“It was an honor and a privilege to participate in today’s event,” said Sullivan. “I sincerely appreciate the President’s interest in the 8,000 employees of RPM who, like the hundreds of thousands who work for other small-to-midsize U.S. manufacturers, find themselves unfairly at the center of the ever-increasing number of asbestos-related lawsuits.

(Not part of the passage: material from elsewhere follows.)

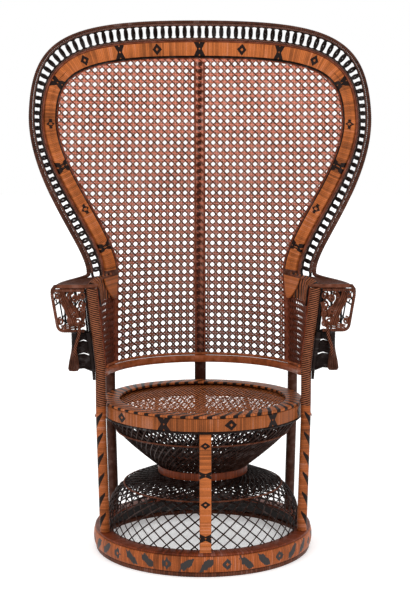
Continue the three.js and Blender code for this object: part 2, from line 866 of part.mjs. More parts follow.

It is my hope that such open discussions can lead to a solution that provides fair compensation for the truly sick while fixing a broken system that is having a uniquely damaging impact on America’s manufacturing base, its workers, retirees and investors.”
There were 1,000 people at the event during which President Bush called on Congress to focus funds on those affected by asbestos and speed up the process for delivering justice. “We need to speed up the process for delivering justice to deserving victims,” he said. “So as Congress considers what ought to be done, they need to keep in mind those who have been truly harmed by asbestos.”
In addition to Sullivan, those involved in the panel discussion were a law professor from Yeshiva University, the president of Saylor-Beall Manufacturing, an East Lansing, MI company which has had 53 asbestos lawsuits filed against it in three states, and a McLean, VA woman who has been pursuing an asbestos claim for more than three years for her World War II veteran father who died from a rare cancer caused by asbestos.